For the perfect end to a long day of shopping and sightseeing, kick back with a cocktail at the funky A for Athens Cocktail Bar just off Monastiraki Square. This rooftop terrace has a great vibe, an even better cocktail list and – the pièce de résistance - spectacular uninterrupted views of the Acropolis and Parthenon and other historical sights that are beautifully lit up at night. We had no idea when we stayed at the hotel of the same name that this little gem was just a few floors above and found out the hard way (a long line of people queuing for the lift) that you need to get there early to bag yourself a table. My suggestion – get there late afternoon just in time to take in one of many stunning Greek sunsets.
After getting sea sick on the ferry from the port of Rafina to Naxos, my next piece of advice would be to opt for the bigger, slower ferries or to fly from Athens out to the islands. The high speed ferries (or Flying Cats as they are also called) can get extremely rocky and although I’m generally a big fan of ferries that’s one Greek experience I could have done without!
Thankfully we weren’t long in Naxos before I forgotten all about the bumpy ride. Naxos is famous in Europe for it’s white sandy beaches and they certainly did live up to their reputation – soft, white sand and the clearest blue water I have ever seen.
Food featured heavily in our trip (of course!) but especially in Naxos where we developed an addiction to thick Greek yoghurt and fresh figs (that were growing wild everywhere!) and also enjoyed picking and cooking vegetables straight out of the gardens at the hotel we were staying at. When I got home I was happy to discover a cheap and easy way to make my own Greek-style yoghurt which can be expensive and hard to find in Bahrain.
The rest of our days were spent lazing by the pool or exploring pockets of stereotypically Greek beauty scattered across the island; the quaint Mamma-Mia-esque alleyways of Halki, windmills and churches and the charming old town and Naxos port.
Our next stop was Santorini. Wow. What a place. To be honest, I had heard so much about Santorini before we got there, I was a little concerned that my expectations were too high and that I might end up being disappointed when we got there. Thankfully not.
The views from both of the places we stayed at were like no other I’ve seen before – just a huge expanse of bright blue sea everywhere I looked. Taking it all in with your eyes is hard enough, let alone the challenge of trying to capture it on film and come anywhere close to doing it justice. Magic.

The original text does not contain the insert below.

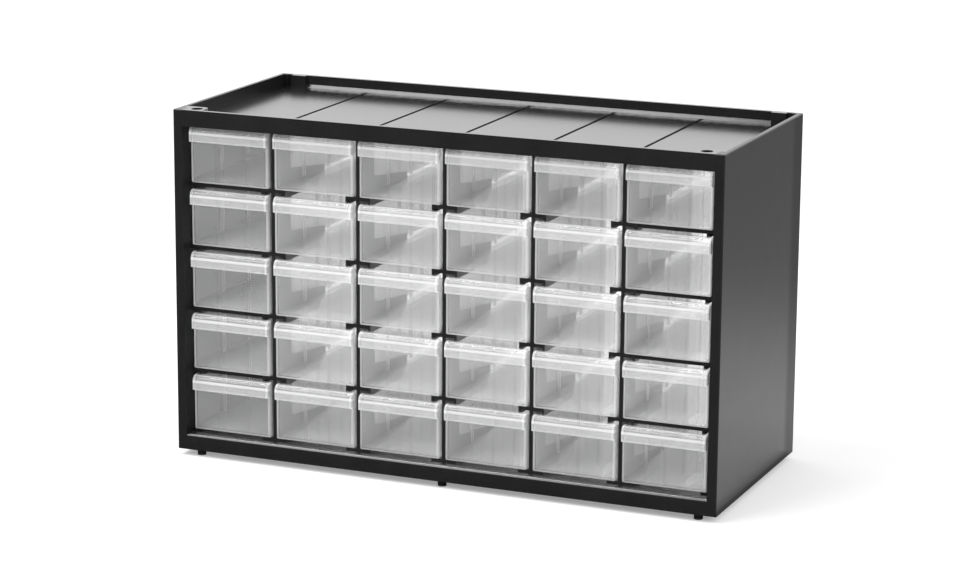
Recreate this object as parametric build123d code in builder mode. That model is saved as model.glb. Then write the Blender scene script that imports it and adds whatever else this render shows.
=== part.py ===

We stayed in the cute little village of Oia and constantly found ourselves wondering how, despite the crowds (at one point we counted 8 cruise ships in the main port), the island has still managed to maintain its undeniable charm. Sitting on your balcony, taking in the view you might as well be the only person there.
We were lucky enough to arrive on the same day as the annual fireworks and that was an amazing sight too – we sat out on the balcony with a blanket of stars above us and prime seats for the fireworks display!
We did a little bit of exploring in Santorini, driving to the south of the island to visit the black volcanic beaches and some of the more traditional inland villages, and also went on a beautiful sunset cruise around the island during which the deck hand gave us a live demo on how to make Tzatziki, revealing the ‘secret’ ingredient I had been missing out all these years!
The rest of the time we spent swimming, soaking up the view and the famous Santorini sunsets, exploring the little shops, oh, and eating!
We had a beautiful dinner on our last night, probably the best overall dining experience I’ve ever had, out on the cliffs at our hotel. There were only four tables and the view, food and service were amazing.
Both islands were beautiful but, for me, Santorini took the cake. With Athens just a 4 hour flight away from Bahrain we are sure we will return and next time hope to be in Santorini during a full moon which we were told is an extra special sight.
Until then, the mini olive tree we brought home with us is a small but fitting reminder of our Grecian getaway. Not that you need reminding of an unforgettable journey.
Tzatziki (makes one small bowl)
INGREDIENTS250g Greek-style yoghurt (about 1 cup)
1/2 small cucumber (about 100g)
3/4 tsp red wine vinegar (the secret ingredient!)
1/8 tsp salt
1/8 tsp garlic powder (or 1 clove fresh garlic, crushed)
Dried oregano (to decorate)
Peel the cucumber, cut it in half lengthways and scoop out the seeds. Dice in to small cubes and then pat in a clean tea towel or paper towel to soak up the excess juice. In a bowl mix the cucumber and yoghurt together and then add the other ingredients and stir well. Chill in the fridge preferably overnight but at least for 1-2 hours to allow the flavours to soak in. If you feel it needs some extra salt or vinegar wait until after it has been in the fridge as the flavour will change. Sprinkle with dried oregano to serve.
Tzatziki is a great accompaniment for lamb dishes or barbecued meat but you can also serve it as a dip with crudités, pita bread or chips.